• _WORK TO COMPLETE_
Begin with the first line of the listing and quote every line through the one containing "relief_d = 0.15; // [0.1:0.05:0.25]"; give only those lines.

• _SUPPLIED DATA_
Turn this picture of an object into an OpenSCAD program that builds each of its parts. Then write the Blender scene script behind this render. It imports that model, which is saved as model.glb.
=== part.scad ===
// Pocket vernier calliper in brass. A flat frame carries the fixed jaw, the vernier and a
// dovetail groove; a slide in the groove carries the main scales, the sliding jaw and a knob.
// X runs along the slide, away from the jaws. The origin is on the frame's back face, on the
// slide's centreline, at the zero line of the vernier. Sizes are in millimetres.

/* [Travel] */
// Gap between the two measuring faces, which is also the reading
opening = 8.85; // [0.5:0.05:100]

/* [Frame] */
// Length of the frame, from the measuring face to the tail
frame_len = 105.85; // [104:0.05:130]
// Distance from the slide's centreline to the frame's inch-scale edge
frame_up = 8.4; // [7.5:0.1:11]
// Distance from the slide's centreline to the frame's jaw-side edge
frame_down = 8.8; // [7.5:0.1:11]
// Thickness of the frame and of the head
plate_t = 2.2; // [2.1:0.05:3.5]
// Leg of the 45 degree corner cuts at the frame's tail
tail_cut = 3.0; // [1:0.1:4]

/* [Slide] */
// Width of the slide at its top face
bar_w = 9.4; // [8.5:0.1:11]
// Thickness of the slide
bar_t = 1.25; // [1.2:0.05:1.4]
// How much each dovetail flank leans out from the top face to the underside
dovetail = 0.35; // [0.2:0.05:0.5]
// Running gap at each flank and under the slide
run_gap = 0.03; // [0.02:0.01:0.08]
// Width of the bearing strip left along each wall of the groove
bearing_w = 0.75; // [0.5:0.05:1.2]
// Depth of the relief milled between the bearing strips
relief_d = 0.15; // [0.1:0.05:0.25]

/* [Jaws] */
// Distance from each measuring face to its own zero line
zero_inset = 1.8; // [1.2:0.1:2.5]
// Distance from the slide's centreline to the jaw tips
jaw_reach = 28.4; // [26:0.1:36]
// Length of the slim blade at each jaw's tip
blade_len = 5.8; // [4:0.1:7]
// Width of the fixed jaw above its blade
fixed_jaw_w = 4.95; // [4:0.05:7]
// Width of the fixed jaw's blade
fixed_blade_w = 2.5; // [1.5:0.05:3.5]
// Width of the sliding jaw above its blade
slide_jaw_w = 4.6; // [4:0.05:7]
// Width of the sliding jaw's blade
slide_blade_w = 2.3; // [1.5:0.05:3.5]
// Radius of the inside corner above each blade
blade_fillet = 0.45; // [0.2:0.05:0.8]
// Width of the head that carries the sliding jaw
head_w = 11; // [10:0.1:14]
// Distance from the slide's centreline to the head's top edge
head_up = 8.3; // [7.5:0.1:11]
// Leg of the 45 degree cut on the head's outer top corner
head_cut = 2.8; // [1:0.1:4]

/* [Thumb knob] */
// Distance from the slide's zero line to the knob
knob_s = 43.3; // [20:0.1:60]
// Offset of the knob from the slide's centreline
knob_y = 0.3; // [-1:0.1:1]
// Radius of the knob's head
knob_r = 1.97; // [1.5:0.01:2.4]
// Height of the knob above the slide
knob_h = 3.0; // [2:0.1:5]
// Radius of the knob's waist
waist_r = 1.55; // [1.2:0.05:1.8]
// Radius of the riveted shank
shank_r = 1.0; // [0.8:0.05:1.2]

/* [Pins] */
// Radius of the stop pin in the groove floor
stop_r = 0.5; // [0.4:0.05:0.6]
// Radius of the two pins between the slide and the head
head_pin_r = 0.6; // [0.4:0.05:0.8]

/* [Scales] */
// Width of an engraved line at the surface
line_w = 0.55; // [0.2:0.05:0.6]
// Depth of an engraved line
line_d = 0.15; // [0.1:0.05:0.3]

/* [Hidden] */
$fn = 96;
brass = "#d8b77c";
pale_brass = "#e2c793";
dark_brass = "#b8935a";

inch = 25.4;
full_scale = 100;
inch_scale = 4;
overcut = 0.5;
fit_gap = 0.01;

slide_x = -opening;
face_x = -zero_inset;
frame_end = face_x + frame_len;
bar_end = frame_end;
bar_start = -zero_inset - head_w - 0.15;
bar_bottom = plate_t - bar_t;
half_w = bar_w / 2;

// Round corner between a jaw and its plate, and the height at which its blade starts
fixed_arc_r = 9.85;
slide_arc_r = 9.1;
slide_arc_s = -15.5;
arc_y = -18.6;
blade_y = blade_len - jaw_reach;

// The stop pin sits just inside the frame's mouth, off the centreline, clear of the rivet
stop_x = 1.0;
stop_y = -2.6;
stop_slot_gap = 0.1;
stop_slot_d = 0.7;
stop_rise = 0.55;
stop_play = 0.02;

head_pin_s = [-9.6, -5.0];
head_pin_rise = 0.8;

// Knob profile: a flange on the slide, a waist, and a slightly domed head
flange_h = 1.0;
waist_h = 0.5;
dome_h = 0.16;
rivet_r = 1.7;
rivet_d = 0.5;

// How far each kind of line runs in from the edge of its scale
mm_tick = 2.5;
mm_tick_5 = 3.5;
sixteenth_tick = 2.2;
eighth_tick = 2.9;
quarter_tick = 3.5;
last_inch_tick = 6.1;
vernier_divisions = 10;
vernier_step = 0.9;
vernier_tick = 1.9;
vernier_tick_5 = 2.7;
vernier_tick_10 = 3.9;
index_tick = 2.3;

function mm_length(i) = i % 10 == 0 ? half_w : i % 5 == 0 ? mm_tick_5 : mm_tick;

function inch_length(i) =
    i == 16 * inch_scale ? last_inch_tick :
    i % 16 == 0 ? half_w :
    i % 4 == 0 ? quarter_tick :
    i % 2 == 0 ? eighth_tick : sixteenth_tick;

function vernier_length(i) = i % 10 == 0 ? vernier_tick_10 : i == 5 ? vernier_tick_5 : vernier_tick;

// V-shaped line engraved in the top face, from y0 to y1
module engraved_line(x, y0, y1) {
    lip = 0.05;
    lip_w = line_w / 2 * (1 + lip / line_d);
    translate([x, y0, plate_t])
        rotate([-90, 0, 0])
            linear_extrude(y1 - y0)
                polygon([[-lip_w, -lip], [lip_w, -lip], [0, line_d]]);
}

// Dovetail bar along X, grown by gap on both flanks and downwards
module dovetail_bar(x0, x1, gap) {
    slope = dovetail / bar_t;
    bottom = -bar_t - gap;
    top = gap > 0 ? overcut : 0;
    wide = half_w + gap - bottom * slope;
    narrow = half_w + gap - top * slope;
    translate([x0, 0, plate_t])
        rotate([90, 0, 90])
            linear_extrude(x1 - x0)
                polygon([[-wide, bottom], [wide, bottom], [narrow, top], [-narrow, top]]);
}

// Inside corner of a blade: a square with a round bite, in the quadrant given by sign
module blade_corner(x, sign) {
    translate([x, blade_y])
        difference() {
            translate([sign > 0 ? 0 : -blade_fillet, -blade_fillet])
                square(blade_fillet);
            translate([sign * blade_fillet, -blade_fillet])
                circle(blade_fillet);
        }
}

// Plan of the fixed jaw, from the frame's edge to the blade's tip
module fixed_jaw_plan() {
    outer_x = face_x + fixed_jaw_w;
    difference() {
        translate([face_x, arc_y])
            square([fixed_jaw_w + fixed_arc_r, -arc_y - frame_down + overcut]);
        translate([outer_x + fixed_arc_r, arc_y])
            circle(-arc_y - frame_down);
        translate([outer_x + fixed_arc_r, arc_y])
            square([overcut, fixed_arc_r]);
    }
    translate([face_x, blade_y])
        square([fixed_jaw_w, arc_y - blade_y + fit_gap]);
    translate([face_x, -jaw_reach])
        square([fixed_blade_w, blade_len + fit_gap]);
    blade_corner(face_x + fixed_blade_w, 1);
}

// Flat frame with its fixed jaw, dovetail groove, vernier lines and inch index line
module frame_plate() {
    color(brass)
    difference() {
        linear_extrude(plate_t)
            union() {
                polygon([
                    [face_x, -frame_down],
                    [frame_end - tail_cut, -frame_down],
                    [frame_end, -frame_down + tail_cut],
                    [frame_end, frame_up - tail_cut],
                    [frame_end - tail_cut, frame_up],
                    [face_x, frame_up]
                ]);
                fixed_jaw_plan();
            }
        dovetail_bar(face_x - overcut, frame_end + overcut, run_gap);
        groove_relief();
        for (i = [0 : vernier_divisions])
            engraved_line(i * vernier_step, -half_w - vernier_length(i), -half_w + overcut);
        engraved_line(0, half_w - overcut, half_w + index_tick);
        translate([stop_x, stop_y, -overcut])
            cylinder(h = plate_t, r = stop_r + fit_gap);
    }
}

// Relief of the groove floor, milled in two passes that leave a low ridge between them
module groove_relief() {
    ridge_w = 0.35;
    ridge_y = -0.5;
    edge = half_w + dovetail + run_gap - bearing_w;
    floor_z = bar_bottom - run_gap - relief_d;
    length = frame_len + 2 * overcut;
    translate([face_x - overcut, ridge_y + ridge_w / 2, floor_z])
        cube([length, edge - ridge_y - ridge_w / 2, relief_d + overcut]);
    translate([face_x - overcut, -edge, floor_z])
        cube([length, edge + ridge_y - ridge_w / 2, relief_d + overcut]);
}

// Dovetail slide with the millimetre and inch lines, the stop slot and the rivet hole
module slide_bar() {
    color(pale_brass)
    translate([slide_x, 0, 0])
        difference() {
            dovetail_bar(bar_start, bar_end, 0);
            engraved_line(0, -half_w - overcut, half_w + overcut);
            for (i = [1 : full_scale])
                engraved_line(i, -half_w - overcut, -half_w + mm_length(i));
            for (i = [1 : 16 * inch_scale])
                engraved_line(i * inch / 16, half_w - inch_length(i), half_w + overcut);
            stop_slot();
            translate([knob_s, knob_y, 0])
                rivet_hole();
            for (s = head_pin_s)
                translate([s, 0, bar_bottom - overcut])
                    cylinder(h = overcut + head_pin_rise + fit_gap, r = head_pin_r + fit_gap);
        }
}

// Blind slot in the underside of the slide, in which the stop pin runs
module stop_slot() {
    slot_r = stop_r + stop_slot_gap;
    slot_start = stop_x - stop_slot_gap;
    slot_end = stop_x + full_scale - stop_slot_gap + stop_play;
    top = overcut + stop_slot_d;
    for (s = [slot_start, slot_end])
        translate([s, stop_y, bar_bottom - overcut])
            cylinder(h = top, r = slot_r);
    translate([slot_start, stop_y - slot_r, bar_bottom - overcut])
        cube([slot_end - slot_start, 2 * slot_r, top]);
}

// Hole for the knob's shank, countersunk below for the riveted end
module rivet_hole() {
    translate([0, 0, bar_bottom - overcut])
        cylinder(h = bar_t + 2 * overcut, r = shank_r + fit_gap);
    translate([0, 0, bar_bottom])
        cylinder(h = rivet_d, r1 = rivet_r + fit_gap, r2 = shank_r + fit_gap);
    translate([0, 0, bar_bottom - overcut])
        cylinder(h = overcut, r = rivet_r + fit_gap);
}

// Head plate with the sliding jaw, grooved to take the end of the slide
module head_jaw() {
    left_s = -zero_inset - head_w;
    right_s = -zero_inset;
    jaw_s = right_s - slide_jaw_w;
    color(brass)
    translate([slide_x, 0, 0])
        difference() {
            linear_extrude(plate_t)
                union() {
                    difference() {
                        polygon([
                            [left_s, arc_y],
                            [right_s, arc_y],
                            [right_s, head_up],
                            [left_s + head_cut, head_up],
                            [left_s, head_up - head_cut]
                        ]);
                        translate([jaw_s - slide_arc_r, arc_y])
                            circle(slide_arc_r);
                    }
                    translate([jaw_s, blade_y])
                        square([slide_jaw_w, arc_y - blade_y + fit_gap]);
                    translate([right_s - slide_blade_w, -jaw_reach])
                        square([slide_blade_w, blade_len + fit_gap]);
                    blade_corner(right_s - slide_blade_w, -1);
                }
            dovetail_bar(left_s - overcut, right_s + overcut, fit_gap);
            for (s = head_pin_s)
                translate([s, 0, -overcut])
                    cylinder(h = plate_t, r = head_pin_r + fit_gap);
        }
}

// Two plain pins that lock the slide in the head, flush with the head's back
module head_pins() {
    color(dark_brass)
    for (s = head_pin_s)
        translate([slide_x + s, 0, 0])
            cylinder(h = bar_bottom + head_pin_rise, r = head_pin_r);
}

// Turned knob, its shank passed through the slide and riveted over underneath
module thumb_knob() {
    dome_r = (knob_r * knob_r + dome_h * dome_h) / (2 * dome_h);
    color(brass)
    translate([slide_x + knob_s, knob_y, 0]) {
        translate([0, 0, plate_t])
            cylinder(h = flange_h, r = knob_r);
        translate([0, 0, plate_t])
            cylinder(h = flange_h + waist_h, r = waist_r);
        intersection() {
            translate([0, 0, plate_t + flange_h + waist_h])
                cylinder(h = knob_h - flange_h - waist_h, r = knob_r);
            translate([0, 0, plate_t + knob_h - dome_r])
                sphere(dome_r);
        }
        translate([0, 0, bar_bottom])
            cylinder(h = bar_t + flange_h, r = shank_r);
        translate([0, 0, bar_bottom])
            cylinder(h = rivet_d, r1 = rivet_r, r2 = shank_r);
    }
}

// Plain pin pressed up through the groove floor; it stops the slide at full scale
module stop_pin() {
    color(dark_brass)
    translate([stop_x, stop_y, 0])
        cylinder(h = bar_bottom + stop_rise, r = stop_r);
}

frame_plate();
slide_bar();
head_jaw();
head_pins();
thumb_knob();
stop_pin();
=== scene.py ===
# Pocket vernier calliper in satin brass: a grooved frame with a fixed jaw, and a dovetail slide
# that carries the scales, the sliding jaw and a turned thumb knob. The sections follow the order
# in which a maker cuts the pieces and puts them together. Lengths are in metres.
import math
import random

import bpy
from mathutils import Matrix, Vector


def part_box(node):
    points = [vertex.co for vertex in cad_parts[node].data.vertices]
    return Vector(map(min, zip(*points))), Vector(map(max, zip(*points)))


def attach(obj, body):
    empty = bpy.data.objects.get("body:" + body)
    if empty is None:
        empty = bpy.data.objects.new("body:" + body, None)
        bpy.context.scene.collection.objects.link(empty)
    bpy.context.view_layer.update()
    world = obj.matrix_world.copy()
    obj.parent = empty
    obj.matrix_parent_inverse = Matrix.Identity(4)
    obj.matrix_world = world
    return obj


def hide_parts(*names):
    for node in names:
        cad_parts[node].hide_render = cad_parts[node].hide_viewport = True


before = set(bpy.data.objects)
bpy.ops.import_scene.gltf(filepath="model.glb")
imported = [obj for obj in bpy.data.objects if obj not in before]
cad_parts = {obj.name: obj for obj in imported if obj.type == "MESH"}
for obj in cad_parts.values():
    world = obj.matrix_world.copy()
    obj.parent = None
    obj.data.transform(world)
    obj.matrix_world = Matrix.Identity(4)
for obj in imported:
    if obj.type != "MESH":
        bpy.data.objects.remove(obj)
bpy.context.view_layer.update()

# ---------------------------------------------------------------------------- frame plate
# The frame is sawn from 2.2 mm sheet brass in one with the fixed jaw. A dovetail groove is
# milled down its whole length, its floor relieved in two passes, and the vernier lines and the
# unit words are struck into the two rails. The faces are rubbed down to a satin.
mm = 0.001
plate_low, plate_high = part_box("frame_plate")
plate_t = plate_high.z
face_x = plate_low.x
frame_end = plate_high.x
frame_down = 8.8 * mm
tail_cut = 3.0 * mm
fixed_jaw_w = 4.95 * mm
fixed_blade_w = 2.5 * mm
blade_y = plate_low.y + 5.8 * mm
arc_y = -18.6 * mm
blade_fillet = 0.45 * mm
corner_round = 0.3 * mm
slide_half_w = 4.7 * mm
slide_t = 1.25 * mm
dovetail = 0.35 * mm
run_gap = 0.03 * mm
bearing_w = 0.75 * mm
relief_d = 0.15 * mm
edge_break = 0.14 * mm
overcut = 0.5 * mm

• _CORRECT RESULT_
Turn this picture of an object into an OpenSCAD program that builds each of its parts. Then write the Blender scene script behind this render. It imports that model, which is saved as model.glb.
=== part.scad ===
// Pocket vernier calliper in brass. A flat frame carries the fixed jaw, the vernier and a
// dovetail groove; a slide in the groove carries the main scales, the sliding jaw and a knob.
// X runs along the slide, away from the jaws. The origin is on the frame's back face, on the
// slide's centreline, at the zero line of the vernier. Sizes are in millimetres.

/* [Travel] */
// Gap between the two measuring faces, which is also the reading
opening = 8.85; // [0.5:0.05:100]

/* [Frame] */
// Length of the frame, from the measuring face to the tail
frame_len = 105.85; // [104:0.05:130]
// Distance from the slide's centreline to the frame's inch-scale edge
frame_up = 8.4; // [7.5:0.1:11]
// Distance from the slide's centreline to the frame's jaw-side edge
frame_down = 8.8; // [7.5:0.1:11]
// Thickness of the frame and of the head
plate_t = 2.2; // [2.1:0.05:3.5]
// Leg of the 45 degree corner cuts at the frame's tail
tail_cut = 3.0; // [1:0.1:4]

/* [Slide] */
// Width of the slide at its top face
bar_w = 9.4; // [8.5:0.1:11]
// Thickness of the slide
bar_t = 1.25; // [1.2:0.05:1.4]
// How much each dovetail flank leans out from the top face to the underside
dovetail = 0.35; // [0.2:0.05:0.5]
// Running gap at each flank and under the slide
run_gap = 0.03; // [0.02:0.01:0.08]
// Width of the bearing strip left along each wall of the groove
bearing_w = 0.75; // [0.5:0.05:1.2]
// Depth of the relief milled between the bearing strips
relief_d = 0.15; // [0.1:0.05:0.25]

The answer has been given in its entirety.